JAMSTEC works in three-month intervals which correspond to seasons and does not change the selection of months each time they update but does so every three months. At that time they drop one season and add another season further in the future. JAMSTEC provides maps for three seasons and the choice of seasons changes every three months. So for one out of three months, the first season lines up perfectly and this is not that month. So for JAMSTEC, we have Winter(DJF), Spring (MAM) and Summer (JJA) and for NOAA we have the same meaning we do not compare November. We reported on the NOAA forecast for November and we updated our report to indicate that the Week 3 – 4 forecast issued on October 18 did not support the NOAA Early Outlook issued on October 17.
This is a good time to comment on the timing associated with the preparation of the forecasts. For JAMSTEC, it is clear that that their forecasts are said to be based on an Nino 3.4 forecast dated October 1, 2019. And yet the discussion comes out much later this time on October 18, 2019, The forecast maps come out a few days earlier. So we do not know if everything is based on October 1 or if later information is utilized. We suspect that the JAMSTEC model takes a long time to run. For NOAA we have the opposite problem. The maps and discussion are always released on the Third Thursday of the month. But we do not know when they are prepared. It is our belief that the forecasts and discussion are prepared a few days prior to the release on the Third Thursday. We observed that the forecasts for November seemed to be not consistent with the Week 3 – 4 forecast released the very next day. This is a common problem in meteorology and made more difficult the larger the agency. It should not normally impact the usefulness of the forecasts beyond the immediate next month.

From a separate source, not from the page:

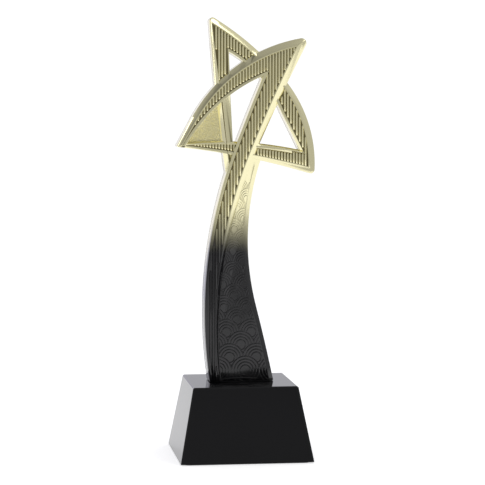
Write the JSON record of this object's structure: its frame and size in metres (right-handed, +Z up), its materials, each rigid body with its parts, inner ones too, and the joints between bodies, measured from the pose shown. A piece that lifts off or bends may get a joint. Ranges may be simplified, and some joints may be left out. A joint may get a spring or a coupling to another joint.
{
  "type": "star trophy",
  "caption": "Free-standing award: a folded-band star on a curved stem, plated pale gold fading to black, bolted to a black crystal block.",
  "frame": {"origin": "on the surface the trophy stands on, at the middle of the block's square underside", "axes": "+Z up the trophy, +X to the right of a person facing its ribbed front, which looks towards -Y"},
  "size_m": [0.0852, 0.0798, 0.2645],
  "materials": {
    "plated_gold": "pale champagne gold vacuum plating on moulded plastic, sprayed satin black towards the foot",
    "plated_back": "the same plating and black spray on the flush back cover",
    "black_crystal": "opaque black crystal glass, ground flat and polished",
    "plug_plastic": "black moulded plastic",
    "insert_brass": "turned brass with a knurled outside",
    "zinc_steel": "bright zinc-plated steel",
    "washer_fibre": "dark red vulcanised fibre",
    "gasket_foam": "thin black closed-cell foam",
    "pad_foam": "thin black closed-cell foam, faintly textured"
  },
  "bodies": {
    "root": {"figure_body": "plated_gold", "figure_back_cover": "plated_back", "foot_plug": "plug_plastic", "threaded_inserts": "insert_brass", "foot_gasket": "gasket_foam", "crystal_block": "black_crystal", "soft_washers": "washer_fibre", "flat_washers": "zinc_steel", "spring_washers": "zinc_steel", "clamp_bolts": "zinc_steel", "underside_pad": "pad_foam"}
  },
  "joints": []
}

Presentation of the Forecast Maps.
I show the NOAA Maps first followed by the JAMSTEC maps. I extract North America from the Worldwide JAMSTEC map and use that to compare with the NOAA Maps. I also extract Europe including parts of North Africa and Western Asia from the Worldwide JAMSTEC maps and include those excerpted maps in the summary table at the beginning of this article.
Now we will compare the maps in that summary but with full-sized maps.
Winter DJF 2019 – 2020 (Notice we start with DJF which is Winter and we are not looking at November in this analysis)
Temperature DJF 2019 – 2020 for NOAA
And here is the DJF 2019 – 2020 temperature forecast for North America that I extracted from the JAMSTEC World Forecast.
And now the JAMSTEC WORLD FORECAST (I focus on areas other than Alaska and CONUS as that has already been covered)
Precipitation
NOAA (DJF 2019 – 2020)
And here is the DJF2019-2020 Precipitation Forecast for North America that I extracted from the JAMSTEC World Forecast.
And now the JAMSTEC WORLD FORECAST (My detailed comments on Alaska and CONUS appear with the larger graphics above)
Spring (MAM 2020)
Temperature
NOAA
And here is the MAM 2020 Temperature Forecast for North America that I extracted from the JAMSTEC World Forecast.
JAMSTEC WORLD FORECAST (My detailed comments on Alaska and CONUS appear with the larger graphics above)
Precipitation
NOAA
And here is the MAM 2020 Precipitation Forecast for North America that I extracted from the JAMSTEC World Forecast.
JAMSTEC WORLD FORECAST (My detailed comments on Alaska and CONUS appear with the larger graphics above)
Summer JJA 2020
Temperature
NOAA
And here is the JJA 2020 Temperature Forecast for North America that I extracted from the JAMSTEC World Forecast.
JAMSTEC WORLD FORECAST
Precipitation
NOAA
And here is the JJA 2020 NA precipitation I extracted from the JAMSTEC World Map
JAMSTEC WORLD FORECAST
D. Conclusion
Both NOAA and JAMSTEC have forecasts that in one way or another incorporate the value of Nino 3.4. Both forecast it to be positive and under +0.5C. JAMSTEC also sees Modoki characteristics in the pattern as measured by their Modoki Index which was created by Karumuri Ashoc EMI= [SSTA]A-0.5*[SSTA]B-0.5*[SSTA]C The square bracket in this Equation represents the area-averaged SSTA over each of the regions A (165E-140W, 10S-10N), B (110W-70W, 15S-5N), and C (125E-145E, 10S-20N), respectively. The fact that this calculation yields a value greater than +0.5C probably means the warmer water along the Equator in the Pacific is a bit farther west than usual for a typical El Nino although we are not having an El Nino. But the warm anomaly is there.
This shifts the Walker circulation west a bit. NOAA may take this into account but generally does not use Japanese terminology for the condition of the Equatorial Pacific Ocean which we share. I see that as a weakness in their forecasting approach. Also though it is possible to take Modoki into consideration using statistical methods, it is not easy to do so I suspect that NOAA does not do it. One the other hand, the dynamic methods of JAMSTEC build errors over time. So we have two flawed methodologies competing and thus comparing the results of the two flawed approaches is useful.
Slight changes in the ENSO Phase are likely to change the actuals from what has been forecast. I do not have a lot of confidence in either of the forecasts but for different reasons. NOAA may not be properly taking into account the Modoki aspect of the situation and JAMSTEC may be overestimating the impact of the Modoki-like conditions in their forecast. It is the same problem as last month.
One of the reasons for doing this comparison is it provides the ability to create our own updated forecast as we see the assumptions made by each agency be confirmed or not. That is especially true when the actuals start coming within the range of the two sets of assumptions. Weather is not linear so it is more complex than scaling the solution to where the actuals are showing up relative to the two versions of the assumptions but with a little imagination one might be able to sort it out.
It is going to be difficult this time as the forecasts seem to be more different than what we might expect from the small differences in the ENSO assumptions.